For a democratic system to remain vibrant and dynamic, such transitions are essential. In fact, most mature democracies do see such transitions on a periodic basis. In India, for a whole host of reasons, while democracy has flourished, its vitality has been sapping, especially over the last decade. Today when questions are rising if even Rahul Gandhi will be able to win his parliamentary seat, a long-time bastion of Nehru-Gandhi family, one can safely conclude that Indian democracy has taken a turn for the better.

The rise of the BJP in the 1990s led by Atal Bihari Vajpayee was a milestone as for the first time a real national alternative to the Congress party emerged. But Vajpayee was a politician who had grown up under the shadow of Nehru. His ideology differed but he was part of the traditional Indian political establishment. He gave the
Gandhis due respect and was keen that the old political order remained undisturbed.

The last decade was the decade of the Gandhis once again. Sonia Gandhi ruled with an iron fist even as all the blame for inefficient governance was laid at the doorsteps of Manmohan Singh, a prime minister only in name. Gradually, as Sonia paved the way for her son, Rahul, Singh’s role shrank even further. The damage this has done to India’s institutional fabric is immense and the true costs will be fully known only in the future. Over the last five years, the Congress-led UPA lurched from crisis to crisis and the India story lost most of its sheen.

As the Indian political class failed to match up to the aspirations of a rapidly changing India, the vacuum was filled by Narendra Modi. One of the most talented politicians in India, Modi’s rise has been nothing short of extraordinary. He was consistently snubbed by the Indian media and liberal intelligentsia. Even as he was
single-mindedly focused on making Gujarat a BJP bastion, his critics only talked of communal riots in Gujarat in 2002. Modi has been termed a rabid Hindu nationalist, a Muslim hater, and even a fascist.

It is safe to say that no Indian politician has attracted as much animus as Modi has in recent years. But this only made him stronger. He continued to win election after election in Gujarat and cases filed against him in the courts also collapsed. From the state of Gujarat to the centre stage of Indian politics, Modi’s swift rise is befuddling for his critics who always questioned his ability to make a mark on the national stage.
In an unprecedented move in Indian polity, the party cadres of the BJP forced party president, Rajnath Singh’s hand who had to declareModi BJP’s Prime Ministerial candidate in September 2013.
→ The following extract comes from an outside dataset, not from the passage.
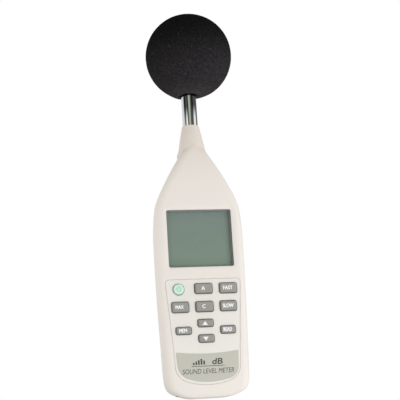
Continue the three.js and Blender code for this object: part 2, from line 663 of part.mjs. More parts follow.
// ---------- case screws, with a cross slot in each head ----------
const caseScrew = ([x, z]) =>
  cylinderY(2.4, [x, z], [5.7, 7.4], 12)
    .add(cylinderY(1.0, [x, z], [-6.6, 5.8], 8))
    .subtract(box(about(x, 1.3), [6.5, 8], about(z, 0.3)))
    .subtract(box(about(x, 0.3), [6.5, 8], about(z, 1.3)));
SCREWS.forEach((at, i) => add(`case_screw_${i + 1}`, STEEL, caseScrew(at)));

export default meter;
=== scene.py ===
"""A handheld sound level meter with a foam ball over its microphone, standing upright.

The face looks along -Y, the back along +Y, and +X is the right-hand side seen from the
front. The case stands on Z = 0 and tapers into a neck; stem, microphone and ball are above.
Lengths are in millimetres and become metres where a mesh or a node is made.
"""

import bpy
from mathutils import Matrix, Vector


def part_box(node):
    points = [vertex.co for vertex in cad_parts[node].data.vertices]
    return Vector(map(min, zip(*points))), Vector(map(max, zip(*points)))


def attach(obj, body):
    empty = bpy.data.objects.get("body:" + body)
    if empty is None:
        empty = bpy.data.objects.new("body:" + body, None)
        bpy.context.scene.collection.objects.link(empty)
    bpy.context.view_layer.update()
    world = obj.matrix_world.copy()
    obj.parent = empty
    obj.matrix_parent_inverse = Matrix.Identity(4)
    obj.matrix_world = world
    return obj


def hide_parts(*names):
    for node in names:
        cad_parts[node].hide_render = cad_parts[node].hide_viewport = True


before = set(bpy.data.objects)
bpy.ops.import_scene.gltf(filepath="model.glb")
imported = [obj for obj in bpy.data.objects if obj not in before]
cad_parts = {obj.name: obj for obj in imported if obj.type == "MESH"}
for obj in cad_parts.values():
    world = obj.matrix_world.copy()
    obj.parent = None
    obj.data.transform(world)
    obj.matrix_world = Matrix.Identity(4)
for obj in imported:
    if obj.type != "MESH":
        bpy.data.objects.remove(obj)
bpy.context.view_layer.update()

import math

import bmesh
import bpy
import numpy as np
from mathutils import Matrix, Vector, noise

MM = 0.001
SCENE = bpy.context.scene


# ---------------------------------------------------------------- driving dimensions
def node_box(name):
    low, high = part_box(name)
    return np.array(low) / MM, np.array(high) / MM


fascia_low, fascia_high = node_box("keypad_fascia")
rear_high = node_box("rear_case")[1]
stem_low, stem_high = node_box("stem_tube")

FACE_Y = float(fascia_low[1])
FASCIA_TOP = float(fascia_high[2])
BACK_Y = float(rear_high[1]) if rear_high[1] < 12.6 else 12.3
NECK_TOP = float(rear_high[2])
PART_FRONT_Y = float(node_box("front_case")[1][1])  # the case halves meet at these two planes
PART_REAR_Y = 1.15
WALL = 2.2
BALL_R = 35.0
BALL_Z = float(node_box("windscreen")[1][2]) - BALL_R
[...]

This was a move fraught with risks as the old guard in the BJP were opposed to the move and there was a danger that the NDA led by the BJP might collapse. But in the end, despite some discontent in the old guard and a
major ally leaving the alliance, the decision to annoint Modi as the party’s prime ministerial candidate turned out to be a master stroke as it changed the character of India’s electoral campaign, perhaps forever.

Rahul vs Modi 

The Congress party refused to follow suit by naming Rahul Gandhi as its prime ministerial candidate for fear that if it loses, Rahul would not be able to maintain his hold on the party. Where a focused Modi has led a decisive campaign, Congress has found itself in disarray. Rahul neither has the political sense nor the leadership ability of his main rival. Ironically, for Congress who had conjured up the image of Rahul Gandhi as nation’s youth icon, it is Modi who is attracting most of the youth voters. India’s young, increasingly aspirational, find the idea of a dynastic endowment anachronistic while the story of a backward caste, tea-seller working his way to the highest office in the land seems inspirational.

Modi’s rise has shaken the foundations of the Indian polity. You may not like his politics but you cannnot deny his impact. He has broken old norms, challenging the Gandhis openly, talking about them disparagingly, embellishing his record, sidelining the old guard within his own party, reaching out directly to the people, and making a strong pitch for national leadership without inhibitions. He wants to be India’s next Prime Minister, he is telling his countrymen and women, and he is not ashamed to ask for their support. His ambition is his greatest asset in an
increasingly ambitious India.

And it’s precisely because of this that Modi’s rise matters. The liberal
intelligentsia which continues to sound alarm bells, some even threatening to leave the country if Modi is elected, fails to comprehend adequately how radically India has changed. Modi is a product of contemporary India, where the secular versus communal binary, while important, is no longer the be all and end all of politics. An absence of leadership for thelast decade is leading to a craving for decisive leadership. Modi fills that vacuum.

Modi has many flaws, much like other leaders. But politics is not a contest among ideal types. For liberals, spooked by Modi’s rise, it is hard to make a case that at this critical juncture in India, electing a moribund, decadent and ideationally bankrupt Congress or a divided, rag-tag Third Front is a better alternative than electing Modi.  No wonder, liberals are crying in wilderness whereas Modi is winning hearts and minds.
It is quite possible that Modi might not end up becoming India’s next prime minister when election results come out on May 16. Yet, by shaking its foundations to the core, he has already transformed Indian politics. It will never be the same ever again.